begin GIVEN ENTRIES

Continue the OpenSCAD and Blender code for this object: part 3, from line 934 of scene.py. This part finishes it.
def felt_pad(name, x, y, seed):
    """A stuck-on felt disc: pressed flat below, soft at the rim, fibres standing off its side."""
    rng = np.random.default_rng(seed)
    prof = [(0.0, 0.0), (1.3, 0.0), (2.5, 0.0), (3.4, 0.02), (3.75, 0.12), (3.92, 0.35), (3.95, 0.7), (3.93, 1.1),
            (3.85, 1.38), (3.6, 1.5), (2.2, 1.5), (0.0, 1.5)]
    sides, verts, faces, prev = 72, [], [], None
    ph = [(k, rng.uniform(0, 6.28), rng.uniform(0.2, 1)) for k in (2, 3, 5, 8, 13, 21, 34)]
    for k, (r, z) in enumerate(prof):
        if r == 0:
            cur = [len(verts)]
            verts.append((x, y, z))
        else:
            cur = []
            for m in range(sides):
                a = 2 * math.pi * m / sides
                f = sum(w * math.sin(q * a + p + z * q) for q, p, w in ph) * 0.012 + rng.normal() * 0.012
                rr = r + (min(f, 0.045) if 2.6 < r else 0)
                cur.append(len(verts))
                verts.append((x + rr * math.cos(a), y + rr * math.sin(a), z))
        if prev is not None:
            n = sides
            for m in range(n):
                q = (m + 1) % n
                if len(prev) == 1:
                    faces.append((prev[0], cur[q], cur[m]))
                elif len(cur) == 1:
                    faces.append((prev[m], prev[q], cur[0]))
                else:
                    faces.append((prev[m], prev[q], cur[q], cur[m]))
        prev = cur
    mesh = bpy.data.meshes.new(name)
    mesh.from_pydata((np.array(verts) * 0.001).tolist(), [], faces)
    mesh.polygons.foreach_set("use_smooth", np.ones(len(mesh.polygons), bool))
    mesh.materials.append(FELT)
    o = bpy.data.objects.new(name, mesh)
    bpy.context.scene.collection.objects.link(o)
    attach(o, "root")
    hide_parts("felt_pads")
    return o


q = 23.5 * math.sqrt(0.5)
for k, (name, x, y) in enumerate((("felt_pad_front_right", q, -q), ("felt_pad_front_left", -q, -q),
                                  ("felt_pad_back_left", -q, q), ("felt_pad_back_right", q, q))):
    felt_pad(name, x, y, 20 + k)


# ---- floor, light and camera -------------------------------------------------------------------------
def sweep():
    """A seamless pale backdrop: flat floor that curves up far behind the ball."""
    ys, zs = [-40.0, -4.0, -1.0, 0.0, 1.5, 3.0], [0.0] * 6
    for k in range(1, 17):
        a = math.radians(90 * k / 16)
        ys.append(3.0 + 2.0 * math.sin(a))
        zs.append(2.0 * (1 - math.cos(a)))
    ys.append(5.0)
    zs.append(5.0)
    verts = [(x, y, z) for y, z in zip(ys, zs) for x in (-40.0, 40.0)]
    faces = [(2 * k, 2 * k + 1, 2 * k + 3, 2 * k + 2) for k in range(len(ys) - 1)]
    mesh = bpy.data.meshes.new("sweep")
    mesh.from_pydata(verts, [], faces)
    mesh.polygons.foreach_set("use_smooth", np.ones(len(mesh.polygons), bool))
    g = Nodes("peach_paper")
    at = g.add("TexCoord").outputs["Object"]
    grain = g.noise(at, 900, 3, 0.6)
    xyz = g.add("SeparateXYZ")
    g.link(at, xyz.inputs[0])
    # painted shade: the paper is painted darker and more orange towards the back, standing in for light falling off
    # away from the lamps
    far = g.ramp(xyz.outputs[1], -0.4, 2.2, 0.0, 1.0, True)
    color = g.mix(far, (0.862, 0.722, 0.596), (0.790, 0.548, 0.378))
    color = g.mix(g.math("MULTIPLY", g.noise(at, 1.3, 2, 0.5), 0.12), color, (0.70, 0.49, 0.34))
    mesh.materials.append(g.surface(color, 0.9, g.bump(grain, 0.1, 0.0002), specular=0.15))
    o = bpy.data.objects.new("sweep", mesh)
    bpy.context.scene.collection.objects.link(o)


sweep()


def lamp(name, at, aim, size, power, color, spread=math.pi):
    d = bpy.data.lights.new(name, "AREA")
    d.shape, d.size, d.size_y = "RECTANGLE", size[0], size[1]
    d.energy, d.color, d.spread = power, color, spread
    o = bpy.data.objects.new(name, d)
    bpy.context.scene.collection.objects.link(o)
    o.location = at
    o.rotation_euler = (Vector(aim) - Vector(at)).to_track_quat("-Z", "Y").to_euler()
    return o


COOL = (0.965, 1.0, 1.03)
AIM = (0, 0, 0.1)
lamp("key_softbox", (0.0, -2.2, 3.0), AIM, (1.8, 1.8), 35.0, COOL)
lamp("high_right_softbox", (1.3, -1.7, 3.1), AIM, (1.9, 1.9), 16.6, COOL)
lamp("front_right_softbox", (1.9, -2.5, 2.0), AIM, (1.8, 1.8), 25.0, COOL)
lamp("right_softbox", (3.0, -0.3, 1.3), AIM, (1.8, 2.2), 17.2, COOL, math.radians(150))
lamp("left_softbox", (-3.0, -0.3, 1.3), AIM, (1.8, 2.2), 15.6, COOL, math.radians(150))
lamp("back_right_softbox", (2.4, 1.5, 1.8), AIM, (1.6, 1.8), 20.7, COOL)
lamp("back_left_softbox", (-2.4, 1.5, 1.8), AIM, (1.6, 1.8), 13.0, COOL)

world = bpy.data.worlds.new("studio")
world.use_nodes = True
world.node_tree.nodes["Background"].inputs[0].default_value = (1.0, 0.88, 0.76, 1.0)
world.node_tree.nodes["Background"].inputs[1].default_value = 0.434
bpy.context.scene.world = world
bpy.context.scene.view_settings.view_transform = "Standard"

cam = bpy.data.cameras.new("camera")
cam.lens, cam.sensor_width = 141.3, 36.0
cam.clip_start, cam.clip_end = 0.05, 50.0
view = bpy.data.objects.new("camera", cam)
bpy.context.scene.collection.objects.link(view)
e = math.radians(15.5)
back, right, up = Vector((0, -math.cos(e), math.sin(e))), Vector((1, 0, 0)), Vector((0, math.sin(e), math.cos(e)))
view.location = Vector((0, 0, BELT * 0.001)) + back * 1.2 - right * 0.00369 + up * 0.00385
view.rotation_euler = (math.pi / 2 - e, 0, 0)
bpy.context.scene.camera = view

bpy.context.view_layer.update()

end GIVEN ENTRIES
begin GIVEN ENTRIES

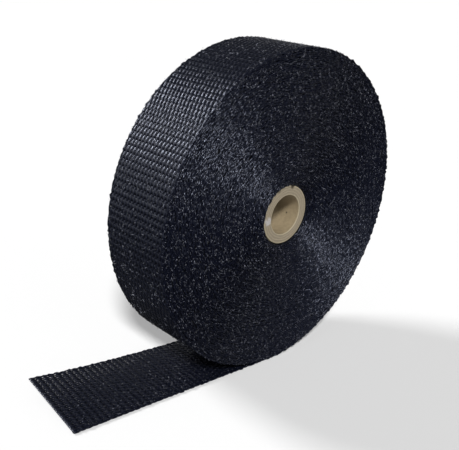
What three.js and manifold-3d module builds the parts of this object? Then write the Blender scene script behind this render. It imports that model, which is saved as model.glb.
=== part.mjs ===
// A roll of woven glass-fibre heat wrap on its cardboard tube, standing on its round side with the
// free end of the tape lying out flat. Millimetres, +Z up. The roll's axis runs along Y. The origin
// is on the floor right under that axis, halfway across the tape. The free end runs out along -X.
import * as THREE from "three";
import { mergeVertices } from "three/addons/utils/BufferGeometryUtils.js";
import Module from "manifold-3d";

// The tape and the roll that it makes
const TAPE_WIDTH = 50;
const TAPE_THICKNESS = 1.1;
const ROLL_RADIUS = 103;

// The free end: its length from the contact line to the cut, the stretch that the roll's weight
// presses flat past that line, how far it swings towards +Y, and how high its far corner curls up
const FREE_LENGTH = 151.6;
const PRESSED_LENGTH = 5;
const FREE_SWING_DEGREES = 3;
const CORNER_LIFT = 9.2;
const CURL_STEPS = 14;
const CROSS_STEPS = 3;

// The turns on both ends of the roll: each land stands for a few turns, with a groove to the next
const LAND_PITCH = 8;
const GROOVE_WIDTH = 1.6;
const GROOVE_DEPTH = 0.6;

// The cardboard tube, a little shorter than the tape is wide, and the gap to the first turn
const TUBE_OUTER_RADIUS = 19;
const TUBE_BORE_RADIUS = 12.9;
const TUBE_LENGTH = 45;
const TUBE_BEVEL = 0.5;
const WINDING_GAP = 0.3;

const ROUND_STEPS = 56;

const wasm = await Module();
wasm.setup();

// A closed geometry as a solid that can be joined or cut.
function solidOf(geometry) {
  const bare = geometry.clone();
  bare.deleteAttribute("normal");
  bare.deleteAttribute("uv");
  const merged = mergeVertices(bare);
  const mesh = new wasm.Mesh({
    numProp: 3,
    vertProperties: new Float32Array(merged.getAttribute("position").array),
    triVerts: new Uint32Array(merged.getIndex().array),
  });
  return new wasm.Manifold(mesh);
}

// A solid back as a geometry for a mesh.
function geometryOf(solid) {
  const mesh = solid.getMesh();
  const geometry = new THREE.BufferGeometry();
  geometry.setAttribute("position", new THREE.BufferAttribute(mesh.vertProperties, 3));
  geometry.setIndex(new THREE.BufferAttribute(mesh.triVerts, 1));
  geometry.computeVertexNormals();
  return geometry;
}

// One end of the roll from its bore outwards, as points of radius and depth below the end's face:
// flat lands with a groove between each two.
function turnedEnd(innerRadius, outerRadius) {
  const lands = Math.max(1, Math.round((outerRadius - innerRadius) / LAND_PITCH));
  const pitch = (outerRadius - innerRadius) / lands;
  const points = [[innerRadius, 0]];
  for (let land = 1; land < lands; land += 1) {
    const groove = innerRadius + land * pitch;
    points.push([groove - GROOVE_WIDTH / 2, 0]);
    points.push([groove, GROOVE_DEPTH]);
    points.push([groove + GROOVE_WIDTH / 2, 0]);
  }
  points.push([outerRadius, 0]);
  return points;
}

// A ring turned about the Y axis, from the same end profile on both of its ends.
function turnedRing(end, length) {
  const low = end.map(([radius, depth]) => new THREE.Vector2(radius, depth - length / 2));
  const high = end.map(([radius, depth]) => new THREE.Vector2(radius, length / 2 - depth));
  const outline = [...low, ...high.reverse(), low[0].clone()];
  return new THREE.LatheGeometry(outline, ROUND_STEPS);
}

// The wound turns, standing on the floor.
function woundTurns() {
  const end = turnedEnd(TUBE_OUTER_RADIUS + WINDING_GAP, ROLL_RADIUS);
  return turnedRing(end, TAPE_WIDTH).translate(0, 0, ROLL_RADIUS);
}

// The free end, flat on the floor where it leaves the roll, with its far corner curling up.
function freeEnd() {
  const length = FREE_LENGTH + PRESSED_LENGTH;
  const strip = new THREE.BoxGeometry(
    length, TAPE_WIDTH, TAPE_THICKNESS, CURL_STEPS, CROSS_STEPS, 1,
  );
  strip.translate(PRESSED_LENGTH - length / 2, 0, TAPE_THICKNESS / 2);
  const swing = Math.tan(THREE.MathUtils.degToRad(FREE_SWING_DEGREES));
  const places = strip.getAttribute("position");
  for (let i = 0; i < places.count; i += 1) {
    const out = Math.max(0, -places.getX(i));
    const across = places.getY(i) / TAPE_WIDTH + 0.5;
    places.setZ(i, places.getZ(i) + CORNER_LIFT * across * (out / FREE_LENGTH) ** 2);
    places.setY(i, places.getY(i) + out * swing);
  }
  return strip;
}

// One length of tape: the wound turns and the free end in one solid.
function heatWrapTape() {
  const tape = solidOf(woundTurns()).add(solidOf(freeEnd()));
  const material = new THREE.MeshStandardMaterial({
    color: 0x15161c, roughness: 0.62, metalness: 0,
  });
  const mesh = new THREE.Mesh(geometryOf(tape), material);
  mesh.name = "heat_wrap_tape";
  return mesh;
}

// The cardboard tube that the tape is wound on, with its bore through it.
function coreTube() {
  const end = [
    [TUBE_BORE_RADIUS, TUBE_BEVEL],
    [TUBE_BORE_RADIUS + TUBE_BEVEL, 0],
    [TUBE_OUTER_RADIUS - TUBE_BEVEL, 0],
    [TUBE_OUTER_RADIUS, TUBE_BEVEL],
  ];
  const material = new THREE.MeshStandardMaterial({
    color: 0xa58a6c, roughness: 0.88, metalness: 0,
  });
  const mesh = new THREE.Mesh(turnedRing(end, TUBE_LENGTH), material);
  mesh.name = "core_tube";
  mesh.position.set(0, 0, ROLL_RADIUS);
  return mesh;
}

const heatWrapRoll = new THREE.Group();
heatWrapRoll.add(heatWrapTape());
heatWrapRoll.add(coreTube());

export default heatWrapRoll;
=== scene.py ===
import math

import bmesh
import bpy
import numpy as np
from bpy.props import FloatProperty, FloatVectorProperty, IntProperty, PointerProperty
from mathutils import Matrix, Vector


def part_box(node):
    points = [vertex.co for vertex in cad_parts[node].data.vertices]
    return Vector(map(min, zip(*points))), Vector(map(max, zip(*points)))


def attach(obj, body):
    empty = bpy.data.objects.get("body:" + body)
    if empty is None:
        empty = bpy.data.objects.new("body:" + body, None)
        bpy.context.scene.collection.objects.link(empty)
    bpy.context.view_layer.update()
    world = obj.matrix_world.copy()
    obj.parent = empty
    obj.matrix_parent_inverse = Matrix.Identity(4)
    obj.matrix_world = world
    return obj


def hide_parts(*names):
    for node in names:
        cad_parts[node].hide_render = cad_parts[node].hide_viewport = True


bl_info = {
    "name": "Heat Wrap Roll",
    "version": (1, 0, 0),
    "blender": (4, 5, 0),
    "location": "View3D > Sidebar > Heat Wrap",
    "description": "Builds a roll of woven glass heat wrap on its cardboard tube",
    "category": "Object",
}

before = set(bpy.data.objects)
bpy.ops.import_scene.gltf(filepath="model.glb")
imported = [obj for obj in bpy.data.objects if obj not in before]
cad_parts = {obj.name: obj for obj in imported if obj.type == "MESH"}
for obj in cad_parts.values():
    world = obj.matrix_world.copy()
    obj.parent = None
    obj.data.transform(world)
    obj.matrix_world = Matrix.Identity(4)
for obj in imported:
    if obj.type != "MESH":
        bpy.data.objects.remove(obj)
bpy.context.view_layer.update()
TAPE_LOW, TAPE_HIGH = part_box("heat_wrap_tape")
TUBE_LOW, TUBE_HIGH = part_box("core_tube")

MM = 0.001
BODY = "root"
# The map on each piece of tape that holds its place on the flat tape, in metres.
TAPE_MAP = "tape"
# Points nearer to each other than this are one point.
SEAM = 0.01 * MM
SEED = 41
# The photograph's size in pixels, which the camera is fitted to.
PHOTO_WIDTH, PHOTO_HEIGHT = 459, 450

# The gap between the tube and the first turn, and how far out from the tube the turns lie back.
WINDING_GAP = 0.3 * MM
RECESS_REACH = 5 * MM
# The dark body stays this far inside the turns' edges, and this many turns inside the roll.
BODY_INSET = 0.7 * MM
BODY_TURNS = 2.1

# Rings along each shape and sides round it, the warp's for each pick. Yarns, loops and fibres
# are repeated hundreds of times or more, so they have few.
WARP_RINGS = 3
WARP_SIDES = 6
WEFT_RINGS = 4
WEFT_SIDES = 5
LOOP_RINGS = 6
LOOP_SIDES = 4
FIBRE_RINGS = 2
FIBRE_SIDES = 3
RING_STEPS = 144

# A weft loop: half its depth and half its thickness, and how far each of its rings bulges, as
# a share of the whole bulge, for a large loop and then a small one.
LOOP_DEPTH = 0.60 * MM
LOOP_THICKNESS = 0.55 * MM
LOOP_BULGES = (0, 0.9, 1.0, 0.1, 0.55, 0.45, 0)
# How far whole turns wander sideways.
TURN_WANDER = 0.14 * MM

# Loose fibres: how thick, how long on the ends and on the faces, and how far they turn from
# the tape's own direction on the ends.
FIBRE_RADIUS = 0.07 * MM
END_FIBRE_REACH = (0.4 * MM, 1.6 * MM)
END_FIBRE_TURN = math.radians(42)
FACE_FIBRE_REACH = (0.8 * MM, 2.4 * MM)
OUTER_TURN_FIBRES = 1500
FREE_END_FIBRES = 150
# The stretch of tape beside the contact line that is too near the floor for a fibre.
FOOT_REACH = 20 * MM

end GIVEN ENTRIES

▶ [TASK DESCRIPTION]:
Both the line with "cad_parts[node].hide_render = cad_parts[node].hide_viewport" and the line with "PHOTO_WIDTH, PHOTO_HEIGHT = 459, 450" belong in the answer; write them out exactly, with every line between.

▶ [OUTPUT FOR THIS EXERCISE]:
        cad_parts[node].hide_render = cad_parts[node].hide_viewport = True


bl_info = {
    "name": "Heat Wrap Roll",
    "version": (1, 0, 0),
    "blender": (4, 5, 0),
    "location": "View3D > Sidebar > Heat Wrap",
    "description": "Builds a roll of woven glass heat wrap on its cardboard tube",
    "category": "Object",
}

before = set(bpy.data.objects)
bpy.ops.import_scene.gltf(filepath="model.glb")
imported = [obj for obj in bpy.data.objects if obj not in before]
cad_parts = {obj.name: obj for obj in imported if obj.type == "MESH"}
for obj in cad_parts.values():
    world = obj.matrix_world.copy()
    obj.parent = None
    obj.data.transform(world)
    obj.matrix_world = Matrix.Identity(4)
for obj in imported:
    if obj.type != "MESH":
        bpy.data.objects.remove(obj)
bpy.context.view_layer.update()
TAPE_LOW, TAPE_HIGH = part_box("heat_wrap_tape")
TUBE_LOW, TUBE_HIGH = part_box("core_tube")

MM = 0.001
BODY = "root"
# The map on each piece of tape that holds its place on the flat tape, in metres.
TAPE_MAP = "tape"
# Points nearer to each other than this are one point.
SEAM = 0.01 * MM
SEED = 41
# The photograph's size in pixels, which the camera is fitted to.
PHOTO_WIDTH, PHOTO_HEIGHT = 459, 450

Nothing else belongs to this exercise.